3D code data
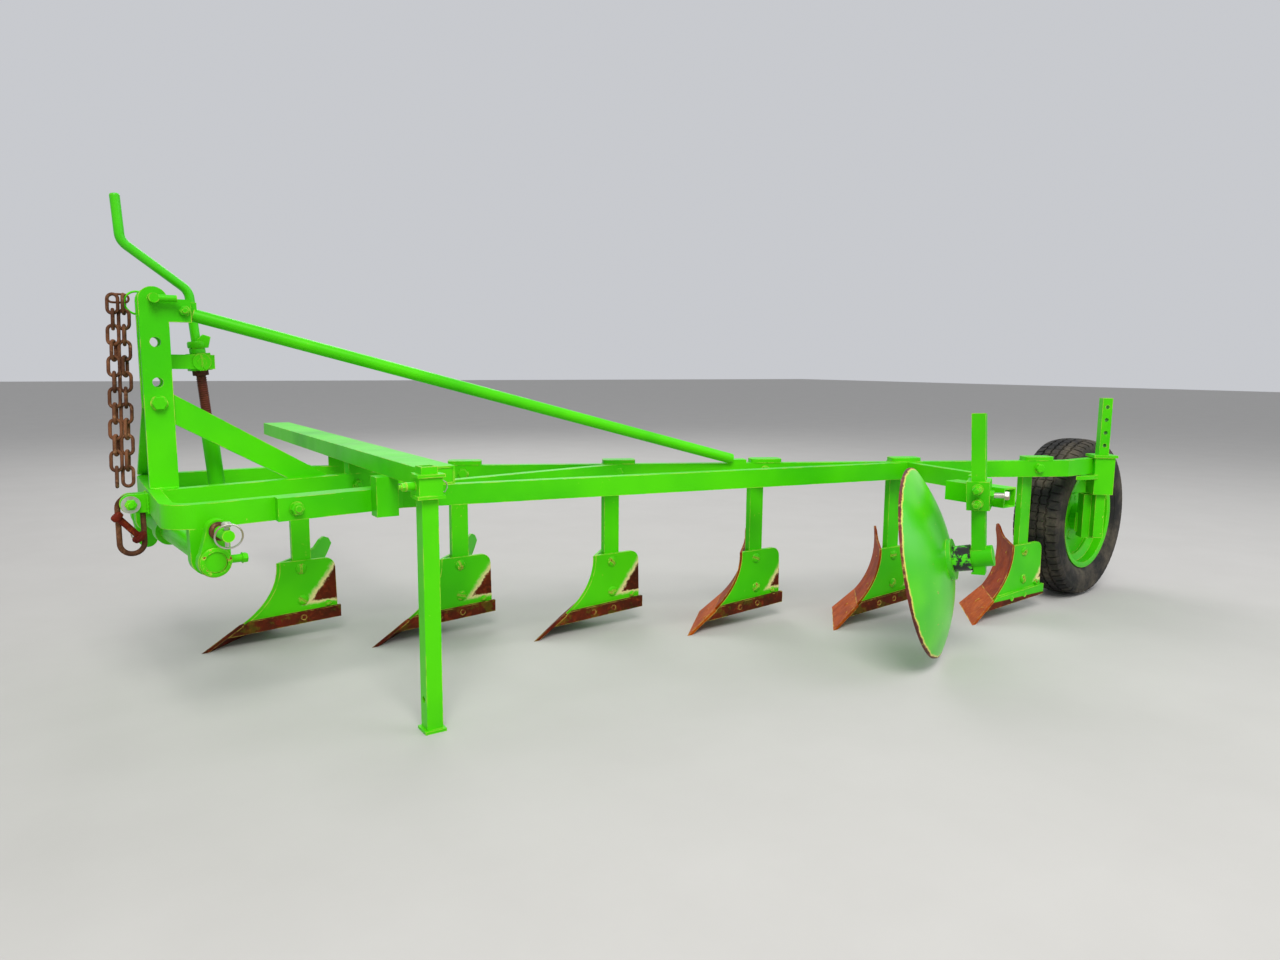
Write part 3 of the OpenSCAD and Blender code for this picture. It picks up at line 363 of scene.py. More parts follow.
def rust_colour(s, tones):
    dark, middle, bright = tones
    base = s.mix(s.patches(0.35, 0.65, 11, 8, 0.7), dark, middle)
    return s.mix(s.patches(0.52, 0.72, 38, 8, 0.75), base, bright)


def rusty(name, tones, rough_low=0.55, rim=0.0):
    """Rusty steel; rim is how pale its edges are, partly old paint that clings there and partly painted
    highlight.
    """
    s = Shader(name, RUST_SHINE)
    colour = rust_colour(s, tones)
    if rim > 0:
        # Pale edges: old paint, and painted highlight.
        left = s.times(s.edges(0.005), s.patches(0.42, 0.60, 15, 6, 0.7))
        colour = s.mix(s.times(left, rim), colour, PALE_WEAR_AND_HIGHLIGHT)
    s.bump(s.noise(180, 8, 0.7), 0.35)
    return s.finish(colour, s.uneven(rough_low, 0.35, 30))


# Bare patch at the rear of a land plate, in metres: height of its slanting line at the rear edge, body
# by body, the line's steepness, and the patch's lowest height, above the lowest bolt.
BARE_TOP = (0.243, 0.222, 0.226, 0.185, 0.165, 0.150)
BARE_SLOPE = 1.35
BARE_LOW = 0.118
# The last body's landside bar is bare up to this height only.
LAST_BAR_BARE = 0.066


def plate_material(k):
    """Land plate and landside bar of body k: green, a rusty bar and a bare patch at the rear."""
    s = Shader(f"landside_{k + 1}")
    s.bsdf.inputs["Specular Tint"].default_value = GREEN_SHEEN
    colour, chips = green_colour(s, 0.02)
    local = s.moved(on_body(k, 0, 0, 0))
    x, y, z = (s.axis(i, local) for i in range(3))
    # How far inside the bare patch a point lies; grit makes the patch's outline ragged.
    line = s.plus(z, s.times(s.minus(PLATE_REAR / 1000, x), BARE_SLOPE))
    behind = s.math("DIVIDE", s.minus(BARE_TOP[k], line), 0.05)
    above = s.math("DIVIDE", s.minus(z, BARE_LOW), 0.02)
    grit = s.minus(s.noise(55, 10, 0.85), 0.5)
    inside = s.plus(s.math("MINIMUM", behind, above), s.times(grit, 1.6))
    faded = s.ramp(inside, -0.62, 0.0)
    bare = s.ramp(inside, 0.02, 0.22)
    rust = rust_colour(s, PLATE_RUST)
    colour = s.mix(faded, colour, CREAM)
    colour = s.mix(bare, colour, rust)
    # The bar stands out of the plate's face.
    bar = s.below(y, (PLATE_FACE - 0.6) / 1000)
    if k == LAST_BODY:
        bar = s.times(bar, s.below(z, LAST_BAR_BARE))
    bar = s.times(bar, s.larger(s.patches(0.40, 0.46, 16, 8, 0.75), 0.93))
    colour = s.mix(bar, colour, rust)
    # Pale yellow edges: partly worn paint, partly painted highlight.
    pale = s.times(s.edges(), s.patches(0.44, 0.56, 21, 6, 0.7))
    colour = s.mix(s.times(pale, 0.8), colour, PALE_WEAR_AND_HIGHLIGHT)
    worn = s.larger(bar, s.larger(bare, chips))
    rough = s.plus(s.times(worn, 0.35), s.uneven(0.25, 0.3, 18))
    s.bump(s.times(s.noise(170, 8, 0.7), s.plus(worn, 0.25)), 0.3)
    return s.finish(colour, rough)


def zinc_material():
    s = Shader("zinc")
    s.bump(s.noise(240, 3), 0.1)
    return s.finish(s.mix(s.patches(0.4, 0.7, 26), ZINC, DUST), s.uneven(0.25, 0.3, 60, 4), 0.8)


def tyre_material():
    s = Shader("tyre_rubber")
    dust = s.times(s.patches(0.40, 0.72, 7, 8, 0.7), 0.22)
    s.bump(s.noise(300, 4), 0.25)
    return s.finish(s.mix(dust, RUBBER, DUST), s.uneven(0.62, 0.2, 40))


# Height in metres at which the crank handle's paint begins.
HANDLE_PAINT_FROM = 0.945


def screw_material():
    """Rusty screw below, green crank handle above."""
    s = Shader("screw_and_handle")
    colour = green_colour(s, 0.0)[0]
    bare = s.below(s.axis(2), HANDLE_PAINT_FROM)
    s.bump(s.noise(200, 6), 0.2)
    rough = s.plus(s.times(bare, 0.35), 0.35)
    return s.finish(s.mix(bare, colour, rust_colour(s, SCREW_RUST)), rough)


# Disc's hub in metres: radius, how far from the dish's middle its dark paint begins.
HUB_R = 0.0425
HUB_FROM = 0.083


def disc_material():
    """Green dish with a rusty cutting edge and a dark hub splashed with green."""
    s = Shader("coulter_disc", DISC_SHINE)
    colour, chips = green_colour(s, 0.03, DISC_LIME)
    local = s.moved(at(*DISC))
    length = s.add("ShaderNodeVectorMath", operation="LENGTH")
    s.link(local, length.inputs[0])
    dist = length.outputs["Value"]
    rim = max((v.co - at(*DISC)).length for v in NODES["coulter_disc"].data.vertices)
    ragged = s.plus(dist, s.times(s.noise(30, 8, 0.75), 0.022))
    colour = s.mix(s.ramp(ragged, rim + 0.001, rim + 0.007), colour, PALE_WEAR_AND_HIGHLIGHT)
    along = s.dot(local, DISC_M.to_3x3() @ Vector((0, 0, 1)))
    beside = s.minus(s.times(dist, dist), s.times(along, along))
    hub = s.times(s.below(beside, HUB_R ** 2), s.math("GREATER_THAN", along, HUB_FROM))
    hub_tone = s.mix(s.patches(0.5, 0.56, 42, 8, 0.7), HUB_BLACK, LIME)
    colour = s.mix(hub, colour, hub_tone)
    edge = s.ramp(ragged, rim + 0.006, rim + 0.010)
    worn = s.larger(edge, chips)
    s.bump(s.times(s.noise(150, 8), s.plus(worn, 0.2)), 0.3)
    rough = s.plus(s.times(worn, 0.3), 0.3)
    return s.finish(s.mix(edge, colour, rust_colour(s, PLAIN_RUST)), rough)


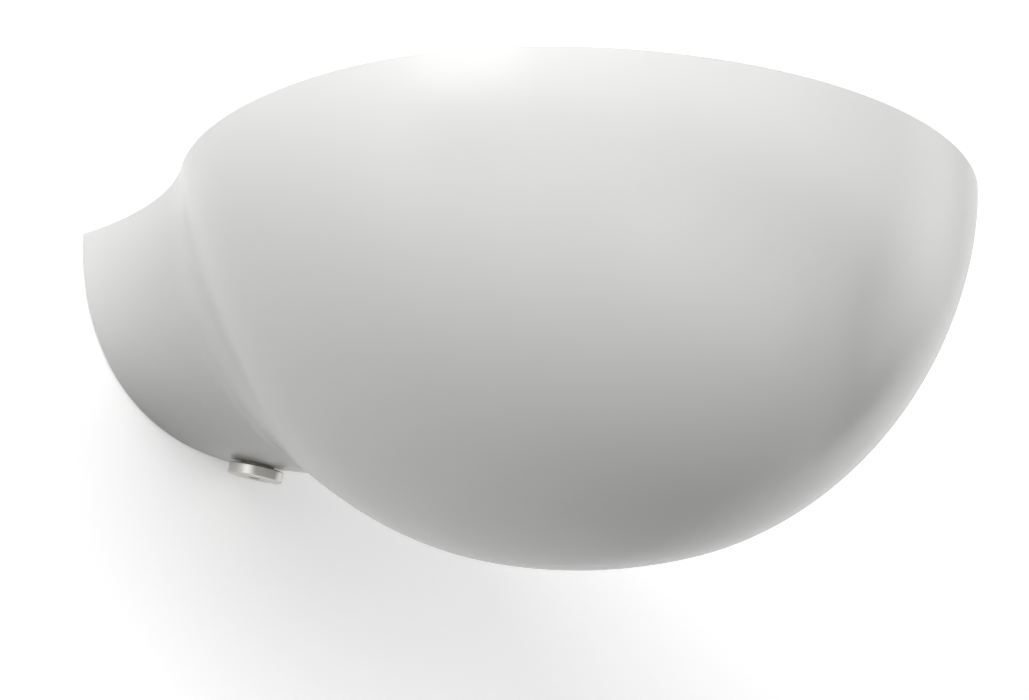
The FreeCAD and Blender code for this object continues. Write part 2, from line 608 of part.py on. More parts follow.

▸ Job: Pull out every line of the records that includes the string "parts".

▸ Exercise output:
Write part 3 of the OpenSCAD and Blender code for this picture. It picks up at line 363 of scene.py. More parts follow.
The FreeCAD and Blender code for this object continues. Write part 2, from line 608 of part.py on. More parts follow.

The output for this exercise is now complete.